Read more: Bitcoin miner consolidation appears imminent as halving looms

Marathon Digital’s energized hash rate was 26.4 exahashes per second (EH/s) at the end of January. The company recently acquired mining sites in Kearney, NE and Granbury, TX in a $179 million cash deal.

“We’re integrating our first major acquisitions and taking direct control of nearly half of our hash rate,” Thiel said on the call. “But we’re only just getting started.”

The mining giant has a path to grow its hash rate by 35% in 2024 and reach 50 EH/s by the end of 2025, Marathon executives said. 

While those targets are based on the company’s current machine orders, “there are opportunities to accelerate the timeline,” Thiel noted.

In terms of housing the additional hash rate capacity, Marathon leaders have noted the expansion potential of its Granbury property. But Marathon intends to also use its balance sheet to expand both domestically and internationally, executives said.

Though a vast majority of the Florida-based company’s hash rate is deployed in the US,  Marathon has expanded to Abu Dhabi and Paraguay over the last year.

Read more: US bitcoin mining giant ‘looking at Africa’ amid expansion efforts

“We believe there exists significant opportunities to develop utility-scale mining operations based on stranded energy outside of the United States, like our UAE and Paraguay sites,” Thiel said. “We will look for more opportunities in places such as the Middle East, Africa, Latin America and elsewhere.”

Growth crucial around the halving

Marathon Chief Financial Officer Salman Khan noted that the upcoming drop in block rewards will force out what he called “inefficient operators.” 

“We expect this slightly will help us gain market share as we go through the halving,” he noted.

Galaxy Digital analysts expect that up to 20% of network hash rate from eight mining machine models could go offline amid the next bitcoin halving. Smaller private operations and miners in areas with higher power costs are at particular risk of shutting down, according to segment observers. 

“Bitcoin mining is a zero-sum game,” Thiel said. “There are only so many bitcoins available per day. And if you’re not out there growing our hash rate, you’re falling backwards.”

Marathon’s revenues increased 229% to $388 million in 2023. Net income jumped to $261 million from a net loss of $694 million the year before.

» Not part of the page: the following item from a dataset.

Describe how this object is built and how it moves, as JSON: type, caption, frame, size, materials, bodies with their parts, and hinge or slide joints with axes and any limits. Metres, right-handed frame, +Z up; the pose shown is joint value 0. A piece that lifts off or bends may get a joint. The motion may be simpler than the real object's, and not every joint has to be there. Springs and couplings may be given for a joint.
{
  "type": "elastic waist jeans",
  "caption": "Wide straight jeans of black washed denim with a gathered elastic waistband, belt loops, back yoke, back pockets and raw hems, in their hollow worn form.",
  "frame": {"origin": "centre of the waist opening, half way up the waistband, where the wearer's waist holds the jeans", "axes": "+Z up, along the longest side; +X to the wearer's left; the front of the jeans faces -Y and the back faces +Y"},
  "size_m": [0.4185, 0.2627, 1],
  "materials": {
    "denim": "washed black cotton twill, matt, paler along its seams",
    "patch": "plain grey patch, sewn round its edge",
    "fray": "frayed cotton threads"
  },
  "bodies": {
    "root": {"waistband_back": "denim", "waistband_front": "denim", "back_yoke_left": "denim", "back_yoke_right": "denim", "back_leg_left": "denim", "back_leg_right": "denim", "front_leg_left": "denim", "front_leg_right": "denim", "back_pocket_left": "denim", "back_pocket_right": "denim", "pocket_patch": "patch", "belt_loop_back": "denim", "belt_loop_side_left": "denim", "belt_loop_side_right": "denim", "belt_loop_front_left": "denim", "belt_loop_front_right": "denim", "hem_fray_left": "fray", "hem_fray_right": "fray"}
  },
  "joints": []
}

But Joe Flynn, an analyst at Compass Point Research & Trading, said in a Thursday research note that the firm’s gross mining margin of roughly 52% missed his 57% estimate due to higher power costs. General and administrative expenses of $39 million were well above the firm’s estimate of $21 million.

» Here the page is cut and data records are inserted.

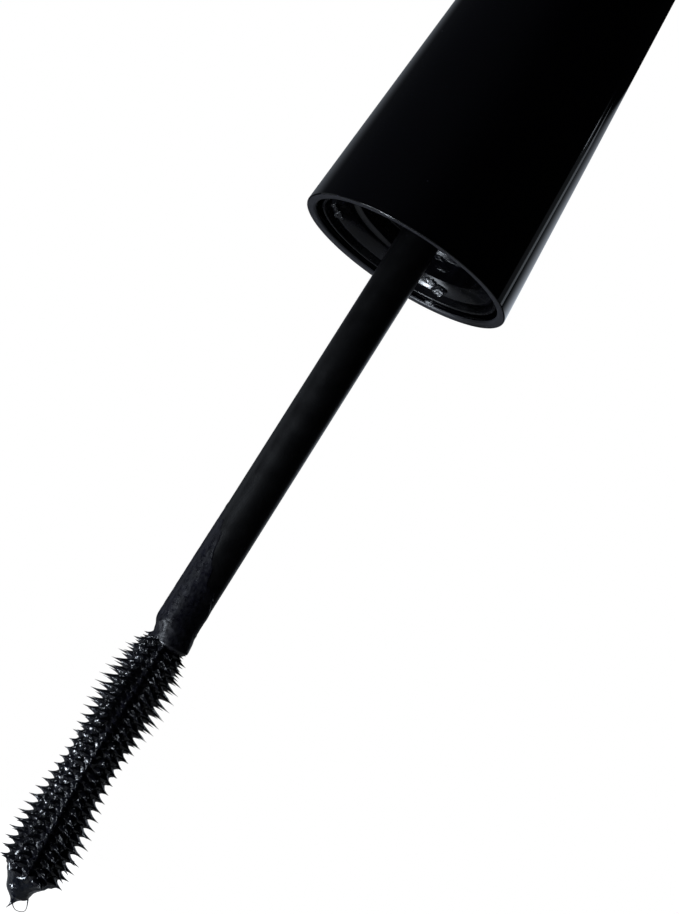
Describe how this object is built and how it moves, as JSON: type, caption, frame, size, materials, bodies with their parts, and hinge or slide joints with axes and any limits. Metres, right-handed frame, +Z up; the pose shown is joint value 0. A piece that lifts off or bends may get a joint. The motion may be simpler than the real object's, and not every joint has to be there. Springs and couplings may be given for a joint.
{
  "type": "mascara tube",
  "caption": "Mascara tube with its wand drawn out: round bottle with threaded neck and wiper, tapered screw cap, stem and hourglass moulded brush.",
  "frame": {"origin": "centre of the bottle's base, on the surface it stands on", "axes": "+Z up along the common axis of bottle, stem and cap; the wand stands above the open bottle, drawn out of it"},
  "size_m": [0.02, 0.02, 0.202],
  "materials": {
    "gloss_black": "piano gloss, moulded",
    "satin_black": "satin, moulded",
    "bottle_black": "semi-gloss, moulded",
    "liner_black": "satin, moulded",
    "insert_black": "gloss, moulded, mascara-smeared",
    "stem_satin": "satin, moulded",
    "brush_elastomer": "soft elastomer, wet with mascara",
    "mascara_wet": "wet, blue-black sheen",
    "wiper_soft": "natural soft polyethylene, satin",
    "washer_soft": "soft, matte",
    "weight_steel": "turned",
    "label_silver": "blank foil sticker"
  },
  "bodies": {
    "bottle": {"base_plug": "bottle_black", "base_label": "label_silver", "bottle_sleeve": "gloss_black", "inner_bottle": "bottle_black", "shoulder_collar": "satin_black", "rod_wiper": "wiper_soft", "mascara_fill": "mascara_wet"},
    "seal": {"seal_washer": "washer_soft"},
    "weight": {"cap_weight": "weight_steel"},
    "applicator": {"cap_shell": "gloss_black", "cap_liner": "liner_black", "threaded_insert": "insert_black", "applicator_stem": "stem_satin", "moulded_brush": "brush_elastomer", "mascara_coating": "mascara_wet"}
  },
  "joints": [
    {"name": "wand_pull", "type": "slide", "parent": "bottle", "child": "seal", "axis": [0, 0, -1], "range_m": [0, 0.08035], "deforming": ["rod_wiper"]},
    {"name": "thread_lift", "type": "slide", "parent": "seal", "child": "weight", "axis": [0, 0, -1], "range_m": [0, 0.0025]},
    {"name": "cap_turn", "type": "hinge", "parent": "weight", "child": "applicator", "pos_m": [0, 0, 0.15], "axis": [0, 0, -1], "range_deg": [0, 450.2]}
  ],
  "couplings": [
    {"joint": "cap_turn", "follows": "thread_lift", "rad_per_m": 3141.6}
  ]
}
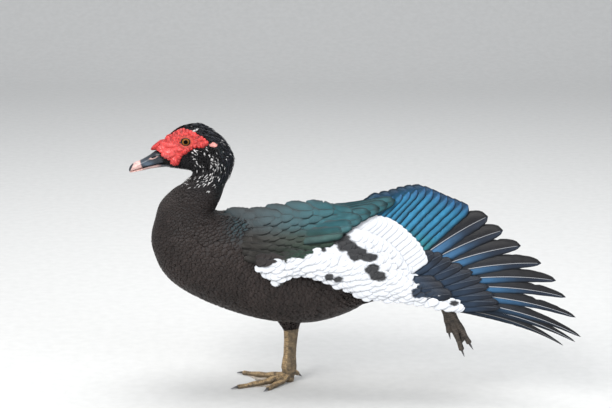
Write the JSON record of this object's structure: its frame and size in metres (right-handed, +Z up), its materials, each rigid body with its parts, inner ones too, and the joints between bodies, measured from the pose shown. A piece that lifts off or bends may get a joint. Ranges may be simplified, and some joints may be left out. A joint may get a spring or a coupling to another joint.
{
  "type": "muscovy duck",
  "caption": "Life-size muscovy duck that stands with its left wing and left leg stretched back; layered feather vanes, warty bare face, flat bill and webbed feet.",
  "frame": {"origin": "on the floor under the middle of the standing right foot's web", "axes": "+Z up from the floor; the bill points to -X and the tail and the stretched wing to +X; the bird's left side faces -Y"},
  "size_m": [0.6624, 0.2298, 0.4012],
  "materials": {
    "feathers": "matte",
    "wing_feathers": "satin",
    "face_skin": "satin",
    "bill": "satin",
    "eye": "gloss",
    "leg_skin": "matte",
    "claw": "satin"
  },
  "bodies": {
    "root": {"torso": "feathers", "neck": "feathers", "head": "face_skin", "tail": "wing_feathers", "wing_left": "wing_feathers", "wing_right": "wing_feathers", "bill_upper": "bill", "bill_lower": "bill", "eye_left": "eye", "eye_right": "eye", "thigh_left": "feathers", "thigh_right": "feathers", "shank_left": "leg_skin", "shank_right": "leg_skin", "foot_left": "leg_skin", "foot_right": "leg_skin", "claw_left_1": "claw", "claw_left_2": "claw", "claw_left_3": "claw", "claw_left_4": "claw", "claw_right_1": "claw", "claw_right_2": "claw", "claw_right_3": "claw", "claw_right_4": "claw"}
  },
  "joints": []
}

The stock has been highly correlated to the price of BTC compared to other miners, “but was overextended,” Flynn added.  

The company’s stock price hovered around $27 just before 11 am ET Thursday — down roughly 13% on the day. 

Because Marathon trades at a significant premium to the rest of the space, Flynn noted, it can use its liquidity and stock as currency to pursue site acquisitions, and technology projects.

The company intends to start an at-the-market offering program under which it may offer and sell common stock shares with an aggregate offering price of up to $1.5 billion.

“[Marathon] remains the 800-pound gorilla in the mining space and has an avid retail fan base,” Flynn wrote. “The company remains well positioned through the halving despite its weaker fundamentals relative to other miners.”

Updated Feb. 29, 2024 at 11:50 am ET: Clarified Marathon hash rate plans.